Die Kommission muss nun innerhalb von 90 Arbeitstagen, d. h. bis zum 2. Mai 2019, einen Beschluss erlassen. Das eingehende Prüfverfahren wird ergebnisoffen geführt.

Unternehmen und Produkte

Vodafone mit Sitz im Vereinigten Königreich betreibt vor allem Mobilfunknetze und erbringt die dazugehörigen mobilen Telekommunikationsdienstleistungen wie mobile Anruf‑, Nachrichten- und Datendienste. Einige der Vodafone-Betreibergesellschaften bieten auch Kabelfernsehen, Festnetztelefonie, Breitband-Internetzugang und/oder IP‑TV-Dienste an. In der EU ist Vodafone in zwölf Mitgliedstaaten tätig, einschließlich Tschechien, Deutschland, Ungarn und Rumänien.
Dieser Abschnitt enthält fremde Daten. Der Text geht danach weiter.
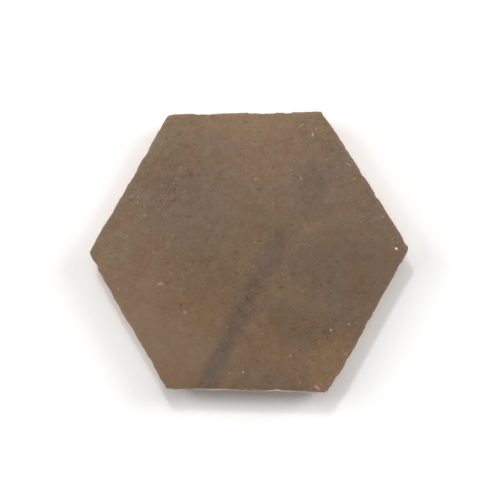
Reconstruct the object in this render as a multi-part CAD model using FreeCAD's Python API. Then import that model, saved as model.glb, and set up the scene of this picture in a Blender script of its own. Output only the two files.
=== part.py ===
"""Hand-cut hexagonal clay floor tile, face up, lying on its back.

One piece of fired clay. The face is a hexagon struck out by hand with a hammer and chisel, so no
side is quite true and each corner is knocked back by its own amount. The walls keep a short land
under the face and are then undercut towards a smaller back, so that tiles close up tightly at the
face and the mortar has room below it. Each blow of the chisel leaves a shallow scoop in the wall
that deepens towards the back.

Millimetres. +Z is up out of the face and the origin is the middle of the back. The corners and
sides are named as they lie in plan with +Y at the top and +X to the right.
"""

import FreeCAD, Part
import math
import os
import random
from collections import namedtuple

Vector = FreeCAD.Vector

# Driving sizes of the tile
across_flats = 140.0
thickness = 15.0

# Section of the walls, from the face down
arris_bevel = 0.55
land_height = 2.6
land_draft = 3.0
back_inset = 3.3

# The corners, counter-clockwise from the right: how far each one was cut off the true hexagon,
# and the radius to which it is knocked back
corner_names = ("right", "top_right", "top_left", "left", "bottom_left", "bottom_right")
corner_drift = {
    "right": (0.8, 1.9),
    "top_right": (-2.6, 0.5),
    "top_left": (0.6, -0.9),
    "left": (0.7, -1.0),
    "bottom_left": (-0.4, 0.5),
    "bottom_right": (0.9, -1.1),
}
corner_radius = {
    "right": 4.5,
    "top_right": 1.0,
    "top_left": 2.6,
    "left": 3.6,
    "bottom_left": 1.0,
    "bottom_right": 2.0,
}

# Chisel scoops: one blow every so far along a wall, each a shallow round hollow that starts
# under the land and bites deeper towards the back
blow_spacing = 13.0
blow_radius = 46.0
blow_bite_at_land = 0.45
blow_bite_at_back = 1.2
blow_unevenness = 0.45
blow_wander = 0.2
blow_lean = 7.0

# Chips struck out of the face's edge, each running down the wall at this slope. A chip lies on
# the side that starts at the named corner and goes counter-clockwise: share of that side's
# length, width and depth
chip_slope = 5.0
chips = (
    ("right", 0.05, 5.0, 0.7),
    ("right", 0.38, 3.4, 0.55),
    ("right", 0.55, 3.2, 0.5),
    ("right", 0.98, 9.0, 0.6),
    ("top_right", 0.22, 5.0, 0.4),
    ("top_right", 0.38, 13.0, 0.6),
    ("top_right", 0.76, 12.0, 0.5),
    ("top_left", 0.28, 6.0, 0.6),
    ("top_left", 0.47, 5.5, 0.55),
    ("top_left", 0.57, 5.0, 0.4),
    ("top_left", 0.71, 4.0, 0.5),
    ("left", 0.03, 8.0, 0.6),
    ("left", 0.09, 5.0, 0.8),
    ("left", 0.27, 4.5, 0.45),
    ("left", 0.68, 26.0, 0.3),
    ("left", 0.80, 3.2, 0.65),
    ("bottom_left", 0.41, 16.0, 0.3),
    ("bottom_left", 0.67, 3.4, 0.4),
    ("bottom_right", 0.06, 12.0, 0.8),
    ("bottom_right", 0.48, 4.5, 0.4),
    ("bottom_right", 0.87, 3.4, 0.3),
)


Side = namedtuple("Side", "start along outward length")


def face_corners():
    """The six corners of the face as they were cut, on the plane z = 0."""
    circumradius = across_flats / math.sqrt(3)
    corners = []
    for step, name in enumerate(corner_names):
        angle = 2 * math.pi * step / len(corner_names)
        drift_x, drift_y = corner_drift[name]
        corners.append(
            Vector(
                circumradius * math.cos(angle) + drift_x,
                circumradius * math.sin(angle) + drift_y,
                0,
            )
        )
    return corners


def side_frame(corners, index):
    """Start, unit direction, outward normal and length of the side after a corner."""
    start = corners[index]
    end = corners[(index + 1) % len(corners)]
    along = (end - start).normalize()
    outward = Vector(along.y, -along.x, 0)
    return Side(start, along, outward, (end - start).Length)


def inset_corners(corners, inset):
    """The corners of the hexagon whose sides lie the inset inside the given one."""
    moved = []
    for index in range(len(corners)):
        out_before = side_frame(corners, index - 1).outward
        out_after = side_frame(corners, index).outward
        bisector = (out_before + out_after).normalize()
        moved.append(corners[index] - bisector * (inset / bisector.dot(out_after)))
    return moved


def outline(corners, height):
    """Closed wire round the hexagon at a height, each corner rounded to its own radius."""
    lifted = [corner + Vector(0, 0, height) for corner in corners]
    arcs = []
    for index, name in enumerate(corner_names):
        before = side_frame(lifted, index - 1).along
        after = side_frame(lifted, index).along
        radius = corner_radius[name]
        half_turn = before.getAngle(after) / 2
        setback = radius * math.tan(half_turn)
        corner = lifted[index]
        to_centre = (after - before).normalize()
        middle = corner + to_centre * (radius / math.cos(half_turn) - radius)
        arcs.append((corner - before * setback, middle, corner + after * setback))
    edges = []
    for index, (first, middle, last) in enumerate(arcs):
        edges.append(Part.Arc(first, middle, last).toShape())
        edges.append(Part.makeLine(last, arcs[(index + 1) % len(arcs)][0]))
    return Part.Wire(edges)


def undercut_blank(corners):
    """The tile before the chisel marks: land under the face, then the undercut to the back."""
    levels = (
        (0, back_inset),
        (thickness - land_height, land_inset()),
        (thickness, 0),
    )
    wires = [outline(inset_corners(corners, inset), height) for height, inset in levels]
    return Part.makeLoft(wires, True, True)


def land_inset():
    """How far the foot of the land lies inside the edge of the face."""
    return land_height * math.tan(math.radians(land_draft))


def arris_envelope(corners):
    """A larger blank whose top edge slopes in at 45 degrees, to bevel whatever it is laid over."""
    reach = back_inset + thickness
    wide = outline(inset_corners(corners, arris_bevel - reach), thickness - reach)
    narrow = outline(inset_corners(corners, arris_bevel), thickness)
    return Part.makeLoft([wide, narrow], True, True)


def wall_groove(side, position, radius, upper, lower, lean):
    """A cylinder laid down a wall. Its nearest line to the middle of the tile passes through the
    upper and the lower point, each a height and an inset from the edge of the face."""
    upper_height, upper_inset = upper
    lower_height, lower_inset = lower
    drift = (upper_height - lower_height) * math.tan(math.radians(lean))
    top = side.start + side.along * position - side.outward * upper_inset
    top += Vector(0, 0, upper_height)
    foot = side.start + side.along * (position + drift) - side.outward * lower_inset
    foot += Vector(0, 0, lower_height)
    run = (top - foot).normalize()
    away = (side.outward - run * side.outward.dot(run)).normalize()
    overrun = 2 * thickness
    end = foot + away * radius - run * overrun
    return Part.makeCylinder(radius, (top - foot).Length + 2 * overrun, end, run)


def chisel_scoops(corners, index):
    """The row of scoops along one side, uneven as hammer blows are."""
    side = side_frame(corners, index)
    blows = max(1, round(side.length / blow_spacing))
    pitch = side.length / blows
    hand = random.Random(index + 1)
    scoops = []
    for blow in range(blows):
        position = pitch * (blow + 0.5 + hand.uniform(-1, 1) * blow_wander)
        at_land = blow_bite_at_land * (1 + hand.uniform(-1, 1) * blow_unevenness)
        at_back = blow_bite_at_back * (1 + hand.uniform(-1, 1) * blow_unevenness)
        upper = (thickness - land_height, land_inset() + at_land)
        lower = (0, back_inset + at_back)
        lean = hand.uniform(-1, 1) * blow_lean
        scoops.append(wall_groove(side, position, blow_radius, upper, lower, lean))
    return scoops


def edge_chip(corners, name, share, width, depth):
    """A chip of this width and depth at the face, struck down the wall."""
    side = side_frame(corners, corner_names.index(name))
    radius = (width * width / 4 + depth * depth) / (2 * depth)
    run_in = thickness * math.tan(math.radians(chip_slope))
    position = share * side.length
    return wall_groove(side, position, radius, (thickness, depth), (0, depth + run_in), 0)


def hexagon_tile():
    """The finished tile."""
    corners = face_corners()
    tile = undercut_blank(corners)
    blows = [scoop for index in range(len(corners)) for scoop in chisel_scoops(corners, index)]
    blows += [edge_chip(corners, *chip) for chip in chips]
    for blow in blows:
        tile = tile.cut(blow)
    return tile.common(arris_envelope(corners)).removeSplitter()


os.makedirs("parts", exist_ok=True)
hexagon_tile().exportStep("parts/hexagon_tile.step")
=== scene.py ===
import math

import bpy
import numpy as np
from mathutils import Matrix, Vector
from mathutils.bvhtree import BVHTree


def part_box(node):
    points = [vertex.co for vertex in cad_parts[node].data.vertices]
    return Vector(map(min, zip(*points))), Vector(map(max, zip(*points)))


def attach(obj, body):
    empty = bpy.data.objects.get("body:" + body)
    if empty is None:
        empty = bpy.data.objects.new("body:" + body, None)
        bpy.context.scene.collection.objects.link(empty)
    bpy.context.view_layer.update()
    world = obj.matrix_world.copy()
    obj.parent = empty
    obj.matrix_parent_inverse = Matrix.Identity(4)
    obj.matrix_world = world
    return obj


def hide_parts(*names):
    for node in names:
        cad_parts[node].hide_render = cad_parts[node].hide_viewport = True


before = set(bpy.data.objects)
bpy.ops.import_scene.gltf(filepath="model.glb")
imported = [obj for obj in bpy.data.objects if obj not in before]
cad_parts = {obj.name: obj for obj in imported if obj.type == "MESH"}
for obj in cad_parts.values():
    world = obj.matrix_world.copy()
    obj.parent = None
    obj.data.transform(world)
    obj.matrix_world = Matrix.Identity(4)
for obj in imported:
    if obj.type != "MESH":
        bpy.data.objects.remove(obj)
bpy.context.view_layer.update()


# The tile
#
# One piece of low-fired clay, pressed flat, fired brown and then struck to a hexagon with a hammer
# and chisel. The smooth face is its fired skin; the walls, the back and every chip show the paler,
# sandy clay inside. It lies loose on its back.

MM = 0.001
sides = 6
half_across = 70 * MM

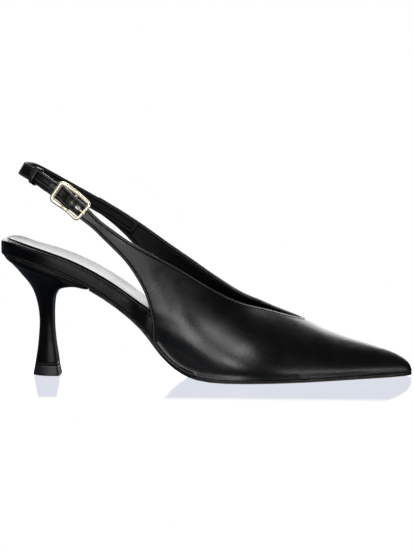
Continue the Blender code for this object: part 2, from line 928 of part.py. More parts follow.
def ribbon(name, places, lanes, thickness, paint, skip=()):
    """A strap along the sling's middle line, from its places (reach, out) and its lanes across."""
    rows = [[sling_point(reach, lane, out) for lane in lanes] for reach, out in places]
    points, faces = sheet(rows, skip)
    made = make_object(name, points, faces, paint)
    solidify(made, thickness, 0)
    return made


def make_sling_strap(paint):
    reaches = np.linspace(sling_reach[0] + 1.5, sling_outer_end, 60)
    lanes = (-sling_width / 2, 0, sling_width / 2)
    return ribbon("sling_strap", [(r, 0) for r in reaches], lanes, sling_thickness, paint)


def make_elastic(paint):
    """The elastic's fold round the middle bar, slotted for the prong, and its two layers."""
    lead = [(r, elastic_out) for r in np.linspace(elastic_outer_end, -hump_reach, 7)]
    under_strap = strap_hump - (middle_bar_out + fold_radius)
    climb = [
        (r, max(elastic_out, strap_centre(r) - under_strap)) for r in np.linspace(-hump_reach, 0, 9)[1:]
    ]
    fold = []
    for k in range(1, 8):
        angle = math.pi / 2 - math.pi * k / 8
        fold.append((fold_radius * math.cos(angle), middle_bar_out + fold_radius * math.sin(angle)))
    below = middle_bar_out - fold_radius
    back = min(elastic_under, below)
    sink = [(r, below + (back - below) * float(smooth_step(-r / 5))) for r in np.linspace(0, -5, 5)]
    tail = [(r, back) for r in np.linspace(-5, elastic_inner_end, 5)[1:]]
    places = lead + climb + fold + sink + tail
    slot = prong_radius + 2.4 * clearance
    low, high = elastic_shift - elastic_width / 2, elastic_shift + elastic_width / 2
    lanes = (low, (low + prong_shift - slot) / 2, prong_shift - slot, prong_shift + slot, high)
    skip = set()
    for i in range(len(lead) + 1, len(lead + climb + fold + sink) - 1):
        if max(-places[i][0], -places[i + 1][0]) < ring_radius + prong_radius + 3 * clearance:
            skip.add((i, 2))
    return ribbon("elastic", places, lanes, elastic_thickness, paint, skip)


def tube(name, path, radii, paint, sides=8, closed=False):
    """A round bar along a path, with a radius for each point."""
    path = [np.asarray(p, float) for p in path]
    count = len(path)
    points, faces = [], []
    normal = None
    for i, place in enumerate(path):
        ahead = path[(i + 1) % count] if closed or i + 1 < count else place
        behind = path[i - 1] if closed or i > 0 else place
        direction = ahead - behind
        direction /= np.linalg.norm(direction)
        if normal is None:
            normal = np.cross(direction, [0.3, 0.2, 0.9])
        normal = normal - direction * normal.dot(direction)
        normal /= np.linalg.norm(normal)
        other = np.cross(direction, normal)
        for k in range(sides):
            angle = 2 * math.pi * k / sides
            points.append(place + radii[i] * (math.cos(angle) * normal + math.sin(angle) * other))
    if closed:
        turn = best_turn(points, count, sides)
    for i in range(count if closed else count - 1):
        j = (i + 1) % count
        shift = turn if closed and j == 0 else 0
        for k in range(sides):
            m = (k + 1) % sides
            ahead, ahead_m = (k + shift) % sides, (m + shift) % sides
            faces.append((i * sides + k, i * sides + m, j * sides + ahead_m, j * sides + ahead))
    if not closed:
        faces.append(tuple(range(sides)))
        faces.append(tuple(range((count - 1) * sides, count * sides)))
    return make_object(name, points, faces, paint)


def best_turn(points, count, sides):
    """How many sides the last ring of a closed tube is turned against the first."""
    last = points[(count - 1) * sides]
    return min(range(sides), key=lambda k: np.linalg.norm(points[k] - last))


def buckle_point(reach, across):
    """A point on the buckle's frame, whose two halves rise from its middle bar."""
    level = middle_bar_out + buckle_drop * abs(reach) / (front_bar_reach if reach > 0 else rear_bar_reach)
    return sling_point(reach, prong_shift + across, level)


def make_buckle_frame(paint):
    """A rounded frame of two bent halves, joined by the middle bar."""
    corner = buckle_corner - buckle_bar_radius
    path = []
    for ends, side, start in ((front_bar_reach, 1, 0), (-rear_bar_reach, 1, 90),
                              (-rear_bar_reach, -1, 180), (front_bar_reach, -1, 270)):
        centre = (ends - math.copysign(corner, ends), side * (bar_across - corner))
        for k in range(5):
            angle = math.radians(start + 22.5 * k)
            path.append((centre[0] + corner * math.cos(angle), centre[1] + corner * math.sin(angle)))
        if ends * side > 0:
            across = side * bar_across
            other = -rear_bar_reach + corner if ends > 0 else front_bar_reach - corner
            path += [(centre[0] * (1 - k / 3), across) for k in (1, 2, 3)]
            path += [(other * k / 3, across) for k in (1, 2)]
    swell = rear_bar_radius - buckle_bar_radius
    radii = [buckle_bar_radius + swell * float(smooth_step(-2 * p[0] / rear_bar_reach)) for p in path]
    places = [buckle_point(*p) for p in path]
    frame = tube("buckle_frame", places, radii, paint, sides=10, closed=True)
    ends = [buckle_point(0, bar_across * k / 4) for k in range(-4, 5)]
    bar = tube("middle_bar", ends, [middle_bar_radius] * len(ends), paint, sides=10)
    bar.hide_render = True
    bar.display_type = "WIRE"
    join = frame.modifiers.new("middle_bar", "BOOLEAN")
    join.operation = "UNION"
    join.object = bar
    return frame


def make_prong(paint):
    """The prong: a ring round the middle bar, then a shank up through the strap to the front bar."""
    path = []
    for degrees in range(50, 271, 20):
        angle = math.radians(degrees)
        path.append((ring_radius * math.cos(angle), middle_bar_out + ring_radius * math.sin(angle)))
    over = bar_out + buckle_bar_radius + clearance + prong_radius
    low = middle_bar_out - ring_radius
    for reach, share in zip(prong_rise["reach"], prong_rise["share"]):
        path.append((reach, low + (over - low) * share))
    path.append((front_bar_reach + 0.2, over))
    path.append((front_bar_reach + 1.4, over - 0.1))
    radii = [prong_radius] * (len(path) - 2) + [prong_radius, prong_tip_radius * 0.7]
    return tube("buckle_prong", [sling_point(r, prong_shift, out) for r, out in path], radii, paint)


def make_keeper(paint):
    """The keeper, a flat loop that holds the strap's end to the sling."""
    inner_in = -sling_thickness / 2 - clearance
    inner_out = strap_over_sling + strap_half + clearance
    shift = float(monotone(strap_shift, "reach", "shift", keeper_reach))
    bottom = -sling_width / 2 - clearance
    top = max(shift + strap_half_width(keeper_reach), sling_width / 2) + 1.5 * clearance
    reaches = np.linspace(keeper_reach - keeper_width / 2, keeper_reach + keeper_width / 2, 3)
    step_out = sling_thickness / 2 + 2 * clearance
    corners = [
        (bottom, inner_in),
        (bottom, step_out),
        (shift - strap_half_width(keeper_reach) - 2 * clearance, inner_out),
        (shift, inner_out),
        (top, inner_out),
        (top, (inner_in + inner_out) / 2),
        (top, inner_in),
        ((top + bottom) / 2, inner_in),
    ]
    points, faces = [], []
    count = len(corners)
    for reach in reaches:
        for across, out in corners:
            points.append(sling_point(reach, across, out))
    for i in range(len(reaches) - 1):
        for k in range(count):
            m = (k + 1) % count
            faces.append((i * count + k, i * count + m, (i + 1) * count + m, (i + 1) * count + k))
    made = make_object("keeper", points, faces, paint)
    solidify(made, keeper_wall, 1)
    return made


def rest_on_origin(objects):
    """Moves the shoe so that its box stands on the origin, through one parent."""
    graph = bpy.context.evaluated_depsgraph_get()
    low, high = np.full(3, np.inf), np.full(3, -np.inf)
    for made in objects:
        mesh = made.evaluated_get(graph).to_mesh()
        places = np.array([v.co[:] for v in mesh.vertices])
        low, high = np.minimum(low, places.min(axis=0)), np.maximum(high, places.max(axis=0))
    stand = bpy.data.objects.new("shoe", None)
    bpy.context.scene.collection.objects.link(stand)
    stand.location = (-(low[0] + high[0]) / 2, -(low[1] + high[1]) / 2, -low[2])
    for made in bpy.context.scene.collection.objects:
        if made is not stand:
            made.parent = stand
    bpy.context.view_layer.update()


def main():
    for old in list(bpy.data.objects):
        bpy.data.objects.remove(old, do_unlink=True)
    leather = material("black_leather", (0.012, 0.012, 0.013), 0.38)
    wrapped = material("wrapped_leather", (0.011, 0.011, 0.012), 0.3)
    sole = material("sole_leather", (0.09, 0.05, 0.03), 0.5)
    rubber = material("black_rubber", (0.01, 0.01, 0.01), 0.55)
    stretch = material("black_elastic", (0.02, 0.02, 0.022), 0.8)
    gold = material("pale_gold", (0.86, 0.74, 0.5), 0.18, 1.0)
    objects = [
        make_outsole(sole),
        make_footbed(wrapped),
        make_sock_lining(wrapped),
        make_heel(wrapped),
        make_top_lift(rubber),
        make_upper(leather),
        make_sling_strap(leather),
        make_elastic(stretch),
        make_keeper(leather),
        make_buckle_frame(gold),
        make_prong(gold),
    ]
    rest_on_origin(objects)


main()
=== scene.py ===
# Slingback pump, right foot: leather, stitching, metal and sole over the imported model.
# All lengths are in metres, along the model's own axes: X to the toe, Y to the inner side, Z up.

import json
import math

import bmesh
import bpy
import numpy as np
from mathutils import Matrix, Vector
from mathutils.bvhtree import BVHTree
from mathutils.kdtree import KDTree

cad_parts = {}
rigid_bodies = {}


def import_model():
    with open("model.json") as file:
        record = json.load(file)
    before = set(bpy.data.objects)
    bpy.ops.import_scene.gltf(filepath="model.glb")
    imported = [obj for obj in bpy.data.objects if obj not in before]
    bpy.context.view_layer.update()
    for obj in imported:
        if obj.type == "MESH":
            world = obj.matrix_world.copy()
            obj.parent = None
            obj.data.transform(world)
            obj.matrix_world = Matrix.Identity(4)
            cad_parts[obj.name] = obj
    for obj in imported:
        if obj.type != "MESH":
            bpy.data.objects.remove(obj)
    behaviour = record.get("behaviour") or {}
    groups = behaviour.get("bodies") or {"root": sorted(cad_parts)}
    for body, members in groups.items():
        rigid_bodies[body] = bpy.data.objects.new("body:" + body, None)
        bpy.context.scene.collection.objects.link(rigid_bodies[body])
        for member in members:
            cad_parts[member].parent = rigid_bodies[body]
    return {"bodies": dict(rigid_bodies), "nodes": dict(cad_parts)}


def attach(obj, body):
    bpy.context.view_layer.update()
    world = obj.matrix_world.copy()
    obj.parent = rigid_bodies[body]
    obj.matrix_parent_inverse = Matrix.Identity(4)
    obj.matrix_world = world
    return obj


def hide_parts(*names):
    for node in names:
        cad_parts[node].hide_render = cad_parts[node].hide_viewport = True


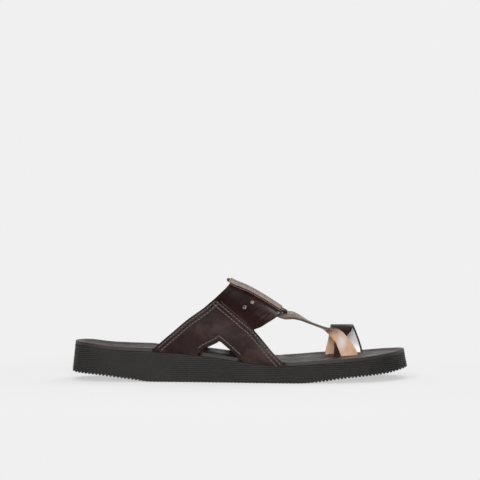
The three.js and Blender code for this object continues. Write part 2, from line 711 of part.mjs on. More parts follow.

Liberty Global mit Sitz im Vereinigten Königreich bietet TV-, Breitband-Internet-, Mobil- und Telefondienste sowie Mobilfunkdienste an. Liberty Global besitzt und betreibt in Tschechien, Deutschland, Ungarn und Rumänien Kabelnetze mit TV-, Breitband-, und Sprachtelefondiensten. In Deutschland und Ungarn erbringt Liberty Global zudem als virtueller Mobilfunknetzbetreiber (Mobile Virtual Network Operator, MVNO) mobile Telekommunikationsdienstleistungen. Liberty Global ist in Deutschland unter dem Namen Unitymedia und in Tschechien, Ungarn und Rumänien unter dem Namen UPC tätig.